Whether the fruit and vegetable farmers can win that much will depend in large part on just how much money Congress allocates to farm spending next year.
If the farmers get what they want, consumers could benefit from more information and choice at the grocery store, said Professor Morici of the University of Maryland. At the same time, American growers could become more efficient and competitive.
“Things that help farmers band together and compete are not inherently protectionist or harmful,” Professor Morici said. “It is not an unreasonable thing for a fragmented industry to ask the government for assistance to make the virtues of their industry better known.”
He added, “Whatever money they put for research would benefit the consumer. That would run down their price, and eventually that information would get around the world.”
Mr. Johanns, the agriculture secretary, said in a speech last month that American farm policy needed to be “equitable, predictable and beyond challenge.” Noting the fruit and vegetable farmers’ proposal, he said that farm programs could no longer be decided among a few commodities in a few parts of the country. “That day has changed,” Mr. Johanns said.

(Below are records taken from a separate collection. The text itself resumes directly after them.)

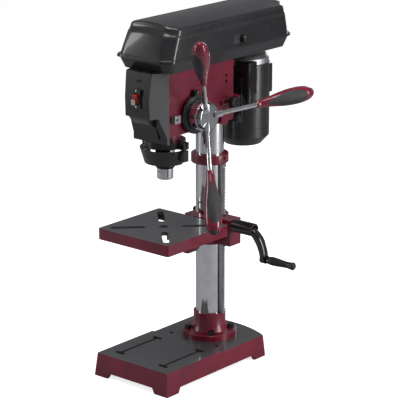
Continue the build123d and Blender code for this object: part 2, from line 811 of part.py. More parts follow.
def stepped_pulley(radii, y, bore_r):
    """A cast step pulley: one grooved rim for each belt place."""
    body = None
    for i, r in enumerate(radii):
        z = pulley_bottom + pulley_step * i
        rim = rod_z(r, z, z + pulley_step, 0, y)
        body = rim if body is None else body + rim
    for i, r in enumerate(radii):
        z = pulley_bottom + pulley_step * (i + 0.5)
        ring = cone_z(r - belt_depth - 1.5, r + 1.5, z, z + 6.9, 0, y)
        ring += cone_z(r + 1.5, r - belt_depth - 1.5, z - 6.9, z, 0, y)
        flat = rod_z(r + 3, z - belt_width / 2 - 0.6, z + belt_width / 2 + 0.6, 0, y)
        core = rod_z(r - belt_depth - 1.5, z - 20, z + 20, 0, y)
        body -= flat - core
    return body - rod_z(bore_r, pulley_bottom - 1, pulley_top + 1, 0, y)


def make_spindle_pulley():
    """The front pulley and the splined sleeve under it, which turns in the head."""
    body = stepped_pulley(pulley_radii, spindle_y, sleeve_r - 1)
    body += rod_z(sleeve_r, quill_top + 8, pulley_top + 6, 0, spindle_y)
    return body - rod_z(spindle_r + gap, quill_top, pulley_top + 10, 0, spindle_y)


def make_idler_pulley():
    return stepped_pulley(tuple(reversed(pulley_radii)), idler_y, idler_pin_r + running)


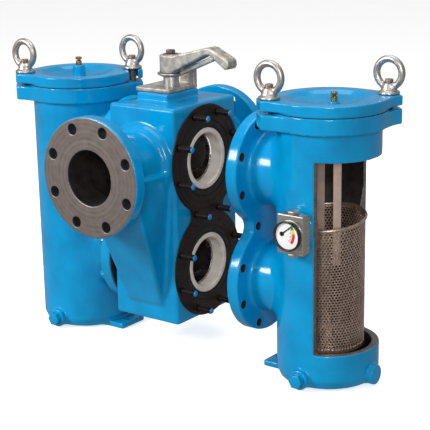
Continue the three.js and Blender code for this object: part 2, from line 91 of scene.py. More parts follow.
# ---- driving dimensions, in millimetres ----
GAP = 0.3
port = Sizes(upper=386, lower=174, r=52)
LEVELS = {"upper": port.upper, "lower": port.lower}
pipe = Sizes(r=114.3, thick=24, bolt_r=95.25, hole_r=9.5, bolts=8, front=-250, back=172)
block = Sizes(x=80, front=-98, back=104, low=68, high=496, corner=9, edge=6)
top_pad = Sizes(x0=-50, x1=26, y0=-48, y1=54, high=512)
bulge = Sizes(r=74, front=-110)
neck = Sizes(front=62, back=70, housing=70)
ramp_duct = Sizes(front=-105, foot=112, fall=0.41)
cavity_r = 77
joint = Sizes(r=107, fillet=22, thick=25, bolt_r=93.6, hole_r=7.2, face=83)
seat = Sizes(r=60.5, bore=50, inner=56)
o_ring = Sizes(inner=62.5, outer=75, depth=2.4)
stud = Sizes(r=6, inner=55, outer=117, pitch=1.75, plate_hole_r=6.6)
cover_stud = Sizes(r=8, foot=482, top=560.5, pitch=2)
ball = Sizes(r=74, bore=46, flat=70)
stem = Sizes(r=15.5, top=583)
plug = Sizes(r=20, flange_r=24, low=56, high=95)
trunnion = Sizes(r=12, drop=16)
disc = Sizes(r=27, low=541, high=548.5)
housing = Sizes(r=96, wall=85.5, low_wall=81, floor=18, top=511.5, flange_r=106, flange_low=481,
                reach=157, ledge=305, ledge_r=68, ledge_slope=0.14, slope_foot=120, slope_top=282)
foot = Sizes(x0=-124, x1=-60, half=36, high=12, hole_x=-110, hole_r=6.5)
seal = Sizes(inner=90, outer=97, depth=5)
window = Sizes(x=25.7, low=72, high=431)
lug = Sizes(stud_r=110, root=84, root_half=48, end=130, half=22, hole_r=8.8, slot=10)
eye = Sizes(collar_r=20, ring_r=25.5, tube=6.5, ring_z=38)
cover = Sizes(r=106, low=512, high=533, dish=518, dish_r=80, lug_low=515)
boss = {"left": Sizes(foot=14, head=12, top=545, x=0), "right": Sizes(foot=10.5, head=9, top=526.5, x=10)}
basket = Sizes(r=66.5, sheet=1.5, low=64, rim_r=68.2, rim_tube=3.8, pitch=6.0, hole_r=2.2)
bail = Sizes(half=7.4, thick=2, low=236, high=492)
drain = Sizes(z=22, boss_r=19, reach=106, r=9.5)
gauge = Sizes(z=306, x=27, high=36, back=-106, front=-130, boss_r=24, dial_r=24, bezel_r=27.5,
              plug_r=6, plug_y=-118, hub_x=-11, hub_z=3)
bracket = Sizes(x0=-62, x1=22, y0=-37, y1=55, thick=8, back_x=-14, back_y=44, top=571)
lever = Sizes(half=20, hub_r=22, rib=6, end=149, low=545, top=605)

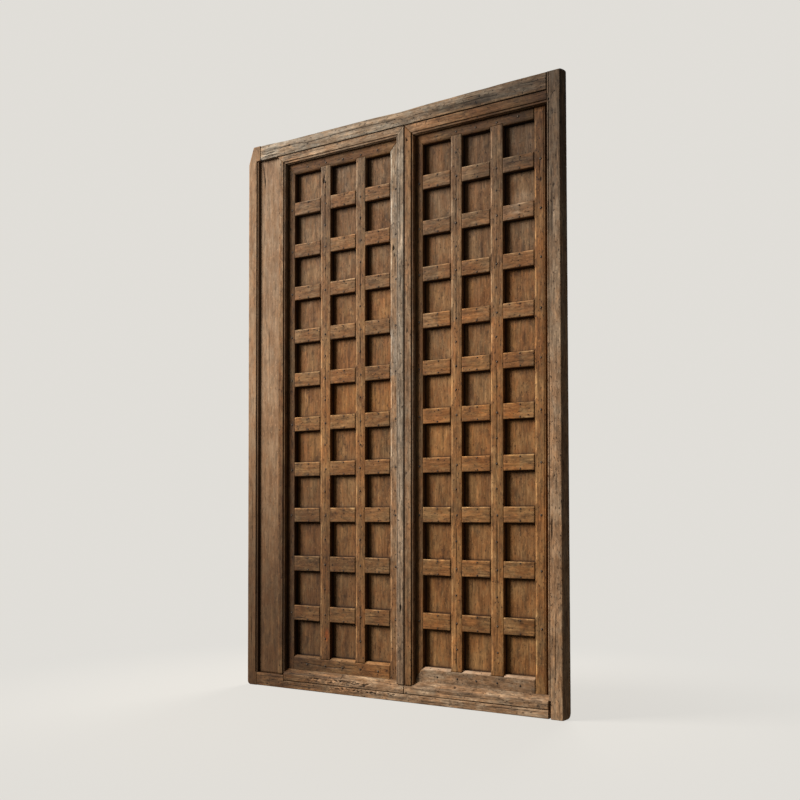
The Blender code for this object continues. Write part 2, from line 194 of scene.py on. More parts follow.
def sweep(node, axis, t, C, rad, seg, arc, body, mat, shape=None, work=(), cap=(None, None),
          wear=1.0, rough=1.0, extra=None, crown=None):
    """One timber.  axis 'z': outline in (x, y); axis 'x': outline in (y, z).
    shape(P) may bend the finished points; work is a list of functions that
    change the displacement and the surface values; cap is a depth to which an
    end's arris is rounded, or None for a plain end; crown(points) gives the
    height of a domed head."""
    name = node + "_timber"
    T = len(t)
    C = np.asarray(C, float)
    K = C.shape[1]
    rad = np.broadcast_to(np.asarray(rad, float), (T, K)) if np.ndim(rad) else np.full((T, K), float(rad))
    arc = [arc] * K if np.ndim(arc) == 0 else list(arc)
    P2, corner, face = ring_points(C, rad, seg, arc)
    M = P2.shape[1]
    tan = np.roll(P2, -1, 1) - np.roll(P2, 1, 1)
    tan /= np.linalg.norm(tan, axis=2, keepdims=True) + 1e-12
    N2 = np.stack([tan[:, :, 1], -tan[:, :, 0]], 2)
    tt = np.repeat(t[:, None], M, 1)
    if axis == "z":
        P = np.stack([P2[:, :, 0], P2[:, :, 1], tt], 2)
        N = np.stack([N2[:, :, 0], N2[:, :, 1], 0 * tt], 2)
    else:
        P = np.stack([tt, P2[:, :, 0], P2[:, :, 1]], 2)
        N = np.stack([0 * tt, N2[:, :, 0], N2[:, :, 1]], 2)
    sd = seed_of(node)
    v = dict(P=P, N=N, t=tt, u=P2[:, :, 0], w=P2[:, :, 1], corner=np.broadcast_to(corner, (T, M)),
             face=np.broadcast_to(face, (T, M)), seed=sd, axis=axis,
             front=np.clip(-N[:, :, 1], 0, 1), d=np.zeros((T, M)), wear=np.zeros((T, M)),
             dirt=np.zeros((T, M)), stain=np.zeros((T, M)), warp=np.zeros((T, M)))
    g = (P[:, :, 0], P[:, :, 1], P[:, :, 2])
    off = (sd % 91) * 0.37
    if axis == "z":
        ga, gb, gt = g[0] + off, g[1], g[2]
    else:
        ga, gb, gt = g[2] + off, g[1], g[0]
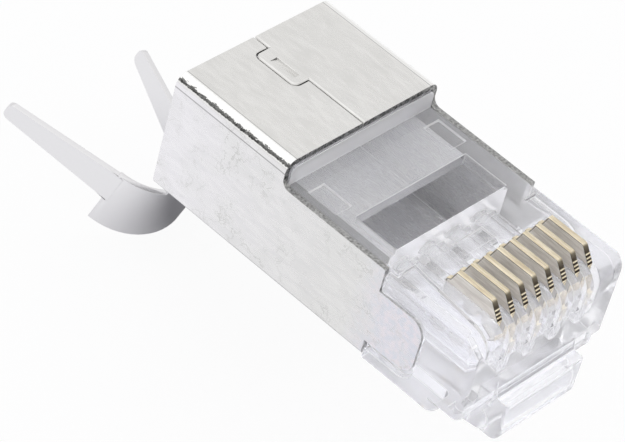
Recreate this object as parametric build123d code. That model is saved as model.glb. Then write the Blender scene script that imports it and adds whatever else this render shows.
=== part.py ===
"""Shielded eight-contact modular plug with a one-piece folded shield, as sold before it is crimped.

Frame: X runs across the plug, +Y from the mating face towards the cable, +Z towards the contact side.
The origin lies on the mating face, midway across, level with the underside of the shield.
All lengths are millimetres and all angles degrees.
"""

import os
from math import cos, degrees, radians, sin, tan

from build123d import *

# Plug body
body_width = 11.68
front_deck_z = 5.82
rear_deck_z = 6.05
body_front_low_z = 0.73
face_top_round = 1.2
face_side_round = 0.4
cheek_edge_round = 0.25
housing_rear_y = 21.3
side_wall = 0.9
floor_wall = 0.7
roof_wall = 0.75

# Shield
sheet = 0.35
shield_top_z = 7.53
shield_front_y = 6.52
shield_rear_y = 21.77
top_panel_front_y = 13.81
side_plate_top_z = 6.02
top_bend_radius = 0.7
bottom_bend_radius = 0.45
lip_round = 0.5
fit_gap = 0.02
edge_gap = 0.1
rim_stand = 0.14
overlap = 0.5
past_face = 1.0

# Grounding ears at the front of the shield's sides
ear_front_y = 3.38
ear_low_z = 1.1
ear_high_z = 4.56
ear_round = 0.9
ear_pocket_drop = 0.45

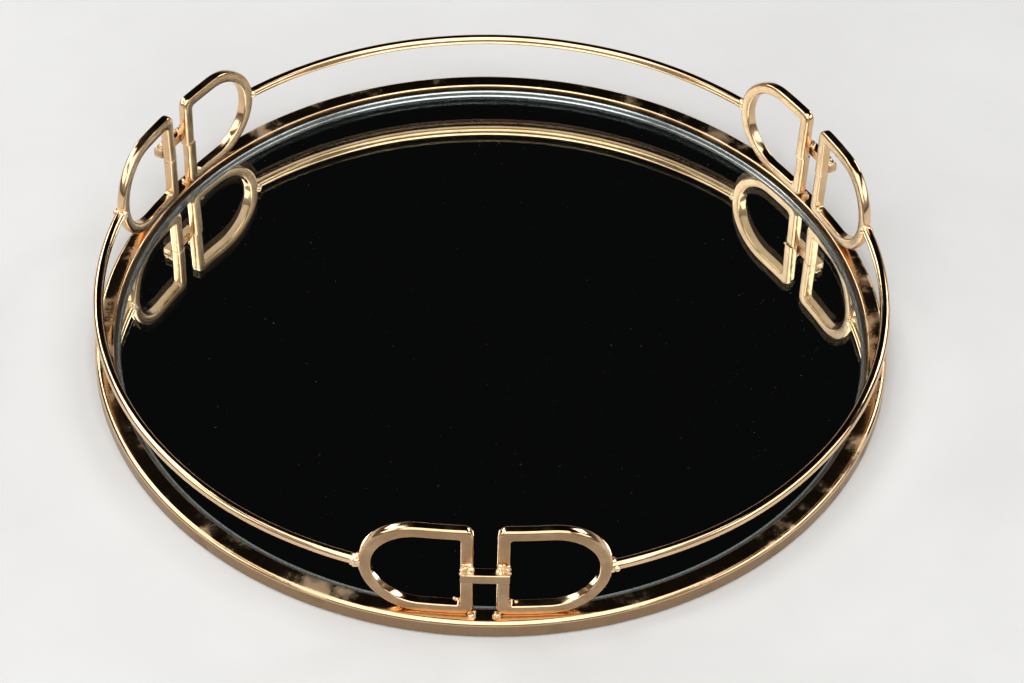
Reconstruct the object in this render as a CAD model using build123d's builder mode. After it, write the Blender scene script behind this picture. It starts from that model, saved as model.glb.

The vegetable and fruit growers stood by silently for decades in large part because they did not need government assistance to be successful. While generating close to half of farm receipts, the specialty crops are grown on just 11 million acres of farmland, versus 215 million for the major commodity crops.
In California, new financing could not come soon enough for garlic farms like the Christopher Ranch. The Christophers, fourth-generation farmers in the state, have struggled to hold their market share, and it is not hard to see why: On the wholesale market, Chinese garlic recently cost $15 to $16 for a 30-pound box, compared with $28 for a box of California garlic.
In the late 1990s the Christopher Ranch’s garlic production peaked at about 100 million pounds. Since then sales and acreage have fallen by more than 40 percent. In 2001 China began flooding the market with garlic, after managing to find ways around an import tariff of 377 percent.
As the demand for their garlic has fallen, the Christophers have turned to growing crops like pearl onions and shallots. The family hired a trade lawyer in Washington to try to battle tariff violations. Now they hope that the proposed crop bill will give them a chance to educate consumers and pay for more research into crop diseases.
“We don’t want handouts,” Mr. Mantelli said. “You don’t want to just give people subsidies, because nobody learns from subsidies. But you want to give them opportunities and resources and tools to make their industry better.”